“Additional Terms” means such terms and conditions additional to these Conditions as may be relevant to the supply of the specific Goods, as notified by the Company to the Buyer as per condition 2.2;

“Buyer” means the party to which the Goods are supplied;

“Company” means Innopharma s.r.o.

“Contract” means the contract for the sale and purchase of Goods arising from the acceptance by the Company of the Customer’s Purchase Order for Goods by whatever means of written communication;

“Goods” means the goods (including any instalment of the goods) the subject of the Buyer’s order;

“Returnable Packaging” means pallets, boxes and any other external packaging used by the Company

1.2 The headings in these Conditions are for convenience only and shall not affect their interpretation.


2.1 The Company shall sell and the Buyer shall purchase the Goods subject to these Terms and Conditions. Subject to condition 2.2, any other terms, conditions or warranties, whether express or implied (e.g. any conditions which the Buyer purports to apply), will be invalid.

2.2 If the Goods requested by the Buyer are subject to Additional Terms, the Company shall communicate these to the Buyer in writing and those Additional Terms shall be deemed to be incorporated into the Contract for the supply of the relevant Goods, together with these Conditions. The Additional Terms shall prevail in the event of any inconsistency between these Conditions and any relevant Additional Terms.

2.3 No variation to these Conditions shall be binding on the Company unless in writing and signed on behalf of the Company.

2.4 On entering into any Contract with the Company, the Buyer acknowledges that it does not rely on any representations; variations or promises made by any employee or agent of the Company save for such employees which the Company may specify in writing as authorised representatives.


3.1 All quotations provided by the Company to the Buyer for the supply of Goods:

(a) Are based upon the cost of materials, transport, labour and utilities current at the date of quotation;

(b) Are subject to these Terms and Conditions;

(c) Shall only remain valid for 28 days;

(d) Do not constitute an offer to supply goods.

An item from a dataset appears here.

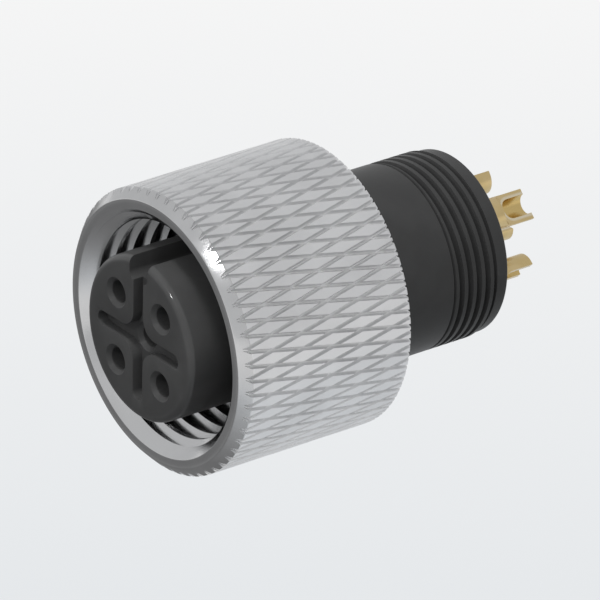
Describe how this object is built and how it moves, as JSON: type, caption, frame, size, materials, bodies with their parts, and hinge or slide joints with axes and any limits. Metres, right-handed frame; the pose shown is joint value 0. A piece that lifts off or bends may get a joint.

3.2 The Buyer shall complete a Purchase Order and shall ensure the order details are complete and accurate.

3.3 Each written order for Goods placed by the Buyer with the Company shall constitute an offer by the Buyer to purchase Goods subject to these Terms and Conditions.

3.4 Following receipt of a Purchase Order from the Buyer, the Company shall communicate by whatever means to the Buyer whether it accepts the Buyer’s offer to purchase. No binding Contract is created until an order is accepted by the Company from an authorised representative.

3.5 Subject to condition 5.3 the Contract is binding by both parties and shall not be subject to change by the Buyer.


4.1 The Buyer may not cancel any order or part thereof without the express written agreement of the Company and, if the Company agrees to such cancellation, on terms that the Buyer shall indemnify the Company in full of any losses, costs, damages, charges and expenses incurred or committed to be incurred by the Company or any sub-contractor of the Company as a result of the cancellation and applies up to and after the date of cancellation where costs have been incurred which cannot reasonably be avoided.


5.1 The price of the Goods shall be the price ruling at the date of delivery, save where a quotation or tender has been submitted and in such case, the specified price shall only remain open for acceptance by the Company within 28 days from the date of such quotation or tender (unless otherwise stated in writing by a duly authorised representative of the Company).

5.2 The price of the Goods shall be subject to the addition of VAT (if applicable) and other taxes (if any) and the cost of any special packaging by the Buyer.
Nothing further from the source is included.